Before the Fox was a staple music venue, it served as the Rialto Theater, the Buffalo Dancing Club, the Anchorage Bar & Grill, Ted’s Buff Cafe, and most recently, The Fox Movie Theater. The movie theater opened in 1961 and could seat up to 500 movie goers. This format lasted till 1991 when a liquor license was acquired. Demolition of the Fox Movie Theater began in 1991 after a liquor license was acquired by the property owners. The demo began to uncover the roots of the building, dating back to 1926. The marquee sign and iconic Fox sign still on the building today are original from the movie theater era. The Fox Theatre first opened its doors to the public on March 6, 1992, with a performance from The Meters. 
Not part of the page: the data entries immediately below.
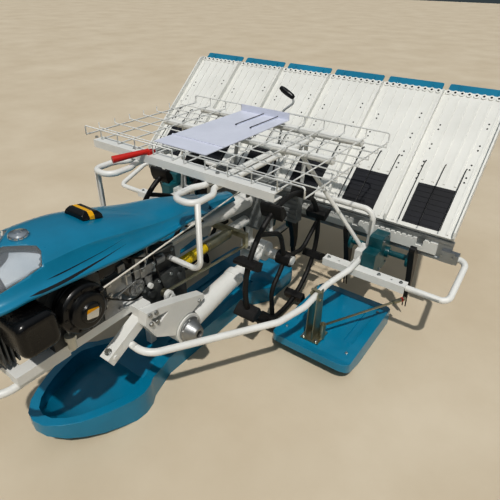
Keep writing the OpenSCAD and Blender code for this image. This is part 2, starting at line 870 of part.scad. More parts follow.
// Thin rods that hold the mats down, on a cross rod with feet on the dividers
module press_rods() {
    color("silver")
    on_platform() {
        rod([-plat_hw + 4, press_y, press_z], [plat_hw - 4, press_y, press_z], 4);
        for (i = [0 : 6])
            translate([(i - 3) * row_pitch + (i == 0 ? 4 : i == 6 ? -4 : 0), press_y, divider_h + gap])
                cylinder(h = press_z - divider_h - gap, r = 4);
        for (i = [0 : 5])
            for (x = [-85, 0, 85])
                rod([(i - 2.5) * row_pitch + x, press_y, press_z], [(i - 2.5) * row_pitch + x, 14, 32], 2.5);
    }
}

guide_y = 440;
guide_depth = 78;
guide_r = 12;

// Cross bars and the two slide hangers behind the platform
module platform_frame() {
    color("lightgray")
    on_platform()
        difference() {
            union() {
                for (y = [44, guide_y - 20, plat_l - 70])
                    block([-plat_hw + 10, y, -panel_t - 25], [plat_hw - 10, y + 40, -panel_t - gap]);
                for (x = [-660, 0, 660])
                    block([x - 12, 83, -panel_t - 22], [x + 12, plat_l - 69, -panel_t - gap]);
                for (x = [-400, 400])
                    block([x - 18 - plat_shift, guide_y - 24, -guide_depth - 22], [x + 18 - plat_shift, guide_y + 24, -panel_t - 24]);
            }
            rod([-plat_hw, guide_y, -guide_depth], [plat_hw, guide_y, -guide_depth], guide_r + run_gap);
        }
}

// Handle

guide_at = [plat_y + guide_y * cos(plat_slope) + guide_depth * sin(plat_slope),
    plat_z + guide_y * sin(plat_slope) - guide_depth * cos(plat_slope)];
handle_x = 80;
grip_x = 262;
handle_low = 262;
handle_knee = 470;
grip_z = 850;
grip_l = 127;
grip_end = overall_l / 2;
handle_top = [grip_end - 255, 772];
handle_rise = (handle_top[1] - handle_low) / (handle_top[0] - handle_knee);
stay_bar_y = handle_top[0] - 30;
stay_bar_z = handle_low + (stay_bar_y - handle_knee) * handle_rise;

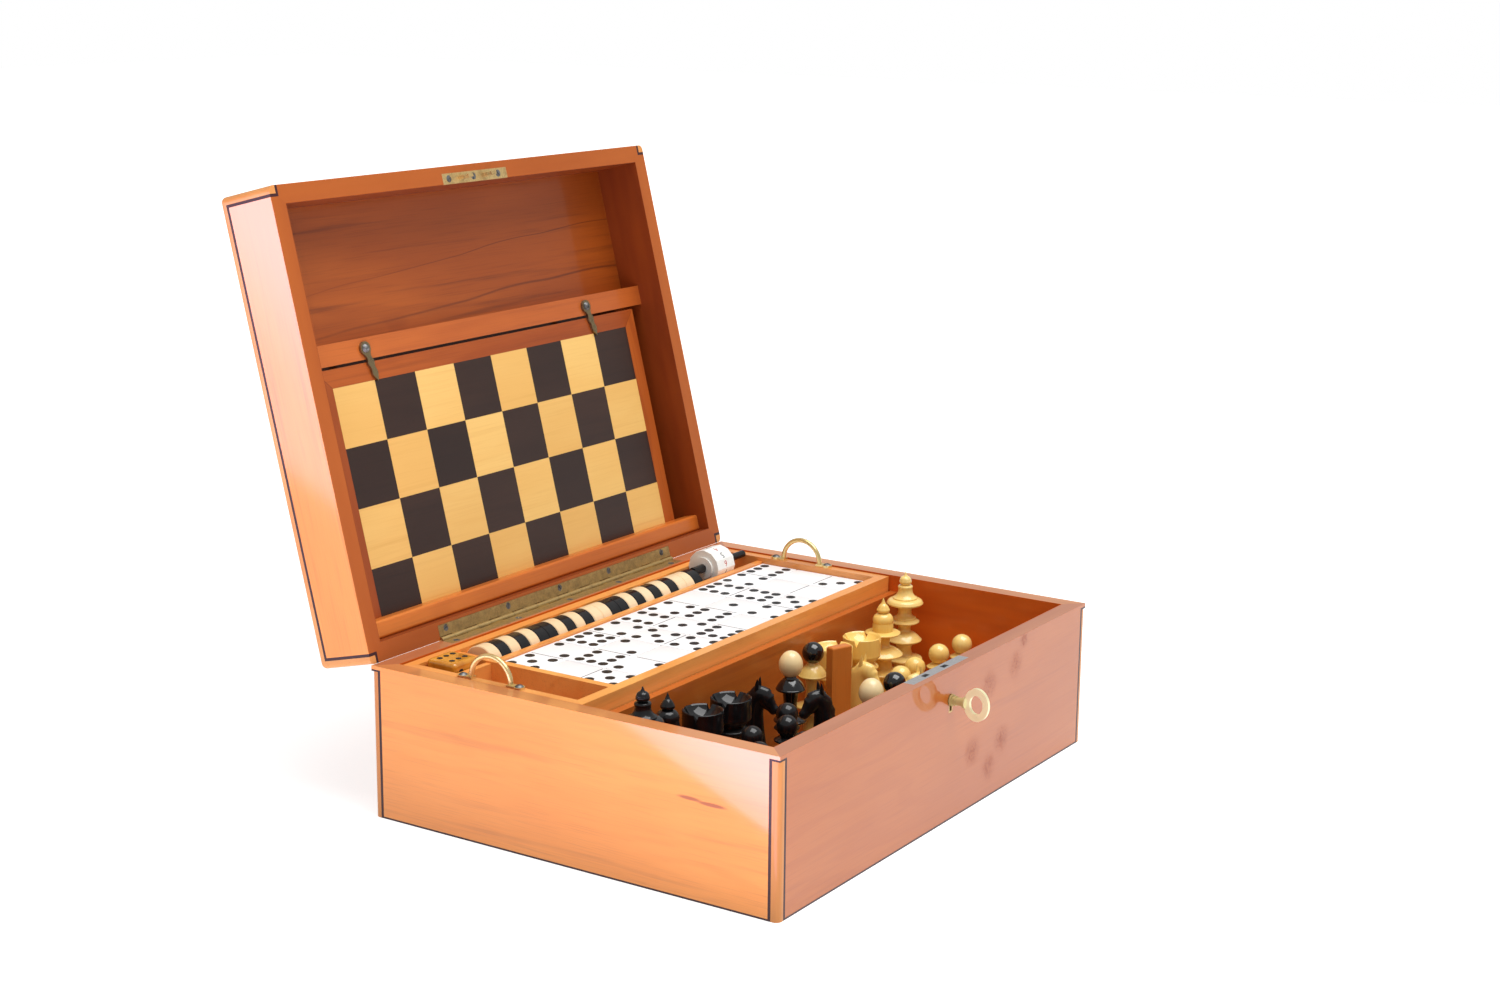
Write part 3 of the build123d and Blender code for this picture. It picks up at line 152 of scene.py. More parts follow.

On March 6, 2022, the Fox Theatre officially celebrated its 30th birthday. Governor Jared Polis declared March 6, 2022, as Fox Theatre 30th Anniversary Day.

Artists
Notable artists in the history of The Fox include: Mac Miller, GRiZ, YBN Nahmir Sublime, Dave Matthews Band, Adele, John Mayer, The Killers, Jack Johnson, The Fray, Sheryl Crow, Widespread Panic, Phish, Sugarcult, Lyle Lovett, Bonnie Raitt, Willie Nelson, Heavyweight Dub Champion, Snoop Dogg, Method Man, Umphrey's Mcgee, Wu Tang Clan, Hunter S. Thompson, Deadmau5, Fishbone, The Chainsmokers, Skrillex, Michael Kang, The Samples, the Mickey Hart Band and other members from String Cheese Incident, and many more.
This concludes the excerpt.